TRUTH—“truth”—will not set pork-greedy officials of the BS Aquino administration free. In fact, it will send them on a tuwid na daan (straight path) to jail.
With this reality staring them in the face, the officials are expected to hide the truth from the public. The Daily Mirror had revealed that some of the digital files of whistleblower Benhur Luy in the hands of the National Bureau of Investigation have been deleted (sanitized?) Yesterday came a report from the Manila Standard Today identifying the files that have been deleted, based on what the NBI submitted last Wednesday to what is now the yellow ribbon committee of the Senate.
The titles or descriptions of the deleted files were very revealing: PINOY Request, Entry Modified, P200M_Sexy_Ochoa, 2012-200M Ochoa, two letters addressed to Executive Secretary Paquito Ochoa Jr., Abad Letter, and BIGBOY.
The President is called PNoy. “Abad” may refer to Budget Secretary Butch Abad. And BIGBOY? It may be coincidental but Senate President Franklin Drilon went by the nickname “Big Boy” when he ran for reelection in 2001.
With the deletions, truth may have been suppressed. I note that Luy had denied before the yellow ribbon panel of the Senate that anybody from the Department of Budget and Management had any hand in the pork barrel scam. (To me, this dented his credibility.) Sen. TG Guingona, the panel chairman, admitted that the scam wouldn’t have prospered without any participation from the DBM and the Commission on Audit. He added that nobody had linked DBM and COA officials to this venality so he didn’t pursue this angle any further. If he’s really searching for the truth, why didn’t he?
Malacañang had said that a group is muddling the issue and is trying to burn the whole house down by coming out with different lists of those allegedly involved in the pork barrel scam. There may be no muddling of issues but there’s definitely an attempt to hide the truth from the public as evidenced by the deletions in Luy’s digital files. One need not be smarter than a First Grader to deduce who would benefit from the deletions.
The question now is: Will the public allow the suppression of truth? Definitely, the truth isn’t expected to come out of the Senate, not while its supposedly prime oversight panel is headed by Guingona who believes Aquino cannot do anything wrong. Not while majority of its members are suspected of involvement in the pork barrel scandal.
A week ago, the yellow ribbon was scheduled to inquire into the Malampaya Fund scandal but deferred it so as not to wash the country’s dirty linen in public while the World Economic Forum on East Asia was ongoing. Well, that forum is already over but the inquiry remains deferred. The schedule of committee hearings for next week doesn’t include that item either.
Will the majority accept as Gospel-truth everything President BS Aquino says?
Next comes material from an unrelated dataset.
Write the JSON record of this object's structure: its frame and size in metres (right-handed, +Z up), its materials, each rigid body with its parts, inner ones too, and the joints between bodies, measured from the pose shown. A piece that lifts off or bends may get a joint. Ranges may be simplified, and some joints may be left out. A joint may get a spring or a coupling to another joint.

Ah, but pollsters and the yellow media continue to shout that majority support the administration. (These same pollsters said that majority acclaim the response of the President to Yolanda.) Will those who have been religiously paying their taxes and contributions to the GSIS, SSS, Pag-IBIG and PhilHealth allow their hard-earned money to line the pockets of government officials?
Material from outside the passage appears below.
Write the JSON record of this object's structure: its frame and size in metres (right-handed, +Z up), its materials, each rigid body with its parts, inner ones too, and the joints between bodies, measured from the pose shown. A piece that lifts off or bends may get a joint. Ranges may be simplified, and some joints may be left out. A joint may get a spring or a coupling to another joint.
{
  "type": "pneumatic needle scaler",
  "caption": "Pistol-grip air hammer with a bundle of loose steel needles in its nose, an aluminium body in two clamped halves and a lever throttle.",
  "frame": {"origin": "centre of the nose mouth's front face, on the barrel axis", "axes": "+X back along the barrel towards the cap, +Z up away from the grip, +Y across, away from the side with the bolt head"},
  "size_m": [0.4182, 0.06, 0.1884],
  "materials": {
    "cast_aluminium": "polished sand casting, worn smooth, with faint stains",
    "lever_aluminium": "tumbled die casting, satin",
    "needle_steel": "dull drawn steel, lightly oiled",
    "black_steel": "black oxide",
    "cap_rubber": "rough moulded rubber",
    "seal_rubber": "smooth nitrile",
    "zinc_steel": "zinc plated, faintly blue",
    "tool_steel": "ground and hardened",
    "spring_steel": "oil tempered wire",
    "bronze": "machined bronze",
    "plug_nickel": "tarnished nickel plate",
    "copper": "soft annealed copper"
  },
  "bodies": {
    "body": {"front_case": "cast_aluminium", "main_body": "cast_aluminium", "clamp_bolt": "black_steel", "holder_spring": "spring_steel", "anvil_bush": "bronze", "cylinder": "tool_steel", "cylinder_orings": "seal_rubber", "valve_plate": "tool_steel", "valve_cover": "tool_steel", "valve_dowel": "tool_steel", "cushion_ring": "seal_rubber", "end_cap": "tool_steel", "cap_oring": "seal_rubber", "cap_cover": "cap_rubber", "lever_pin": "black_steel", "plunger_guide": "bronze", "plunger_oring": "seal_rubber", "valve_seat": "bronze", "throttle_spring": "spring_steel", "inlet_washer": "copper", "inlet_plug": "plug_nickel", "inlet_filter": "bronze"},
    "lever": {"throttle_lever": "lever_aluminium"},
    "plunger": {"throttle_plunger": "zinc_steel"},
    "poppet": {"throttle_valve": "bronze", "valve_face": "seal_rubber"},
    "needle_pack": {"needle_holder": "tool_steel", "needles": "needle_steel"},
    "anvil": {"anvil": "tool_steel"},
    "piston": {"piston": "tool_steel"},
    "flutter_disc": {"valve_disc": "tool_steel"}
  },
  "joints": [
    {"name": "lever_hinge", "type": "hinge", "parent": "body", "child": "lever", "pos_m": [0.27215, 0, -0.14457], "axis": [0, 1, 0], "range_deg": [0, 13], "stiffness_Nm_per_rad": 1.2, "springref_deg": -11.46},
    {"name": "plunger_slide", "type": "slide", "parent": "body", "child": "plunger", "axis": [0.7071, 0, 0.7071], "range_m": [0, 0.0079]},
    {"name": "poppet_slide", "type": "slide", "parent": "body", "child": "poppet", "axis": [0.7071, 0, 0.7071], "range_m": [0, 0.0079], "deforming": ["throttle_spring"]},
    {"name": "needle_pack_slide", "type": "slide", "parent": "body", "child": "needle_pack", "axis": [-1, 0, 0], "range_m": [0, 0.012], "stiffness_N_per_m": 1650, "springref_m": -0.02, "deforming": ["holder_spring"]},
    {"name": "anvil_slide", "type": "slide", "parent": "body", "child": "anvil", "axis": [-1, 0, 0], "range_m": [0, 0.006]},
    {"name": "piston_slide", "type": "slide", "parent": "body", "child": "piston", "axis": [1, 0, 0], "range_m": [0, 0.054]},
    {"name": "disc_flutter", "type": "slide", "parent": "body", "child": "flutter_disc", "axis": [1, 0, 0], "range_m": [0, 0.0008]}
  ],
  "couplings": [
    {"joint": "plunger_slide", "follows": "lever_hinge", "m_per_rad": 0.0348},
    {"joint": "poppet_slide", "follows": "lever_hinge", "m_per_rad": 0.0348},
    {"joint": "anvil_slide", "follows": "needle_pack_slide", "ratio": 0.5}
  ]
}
Half a loaf is better than none. However, the same couldn’t be said of half-truths. What’s true is that there have been deletions in the Luy list. It’s also true that the Philippines is the only country in the world whose president is a true BS.
Licensed to quote
Incidentally, the Luy digital lists affirm that the whistleblower had been signing letters in the name of legislators. This may sound far-fetched but I’m likening this “authority to sign” to the “license to quote” given by some politicians to favored newsmen.
A senator was once asked by a reporter to comment on a very hot issue. The senator, who’s no longer a member of the chamber, replied: “Ikaw naman, pinag-iisip mo pa ako. Ikaw na ang bahala sa sagot ko (You’re making me think. You take care of my answer.)
Then, there was this congressman who was very pleased about a news report written by his favored reporter authorized to quote him. “Gumanda ang English ko! (My English improved!)” enthused the congressman who was not known for his prowess in the English language.
Those reporters could get away with their stories about the politicians who had authorized them to write stories without interviewing them. Well, not this one who had extensive quotations from a high official of the legislature. That official was out of the country for a medical checkup when the supposed interview took place.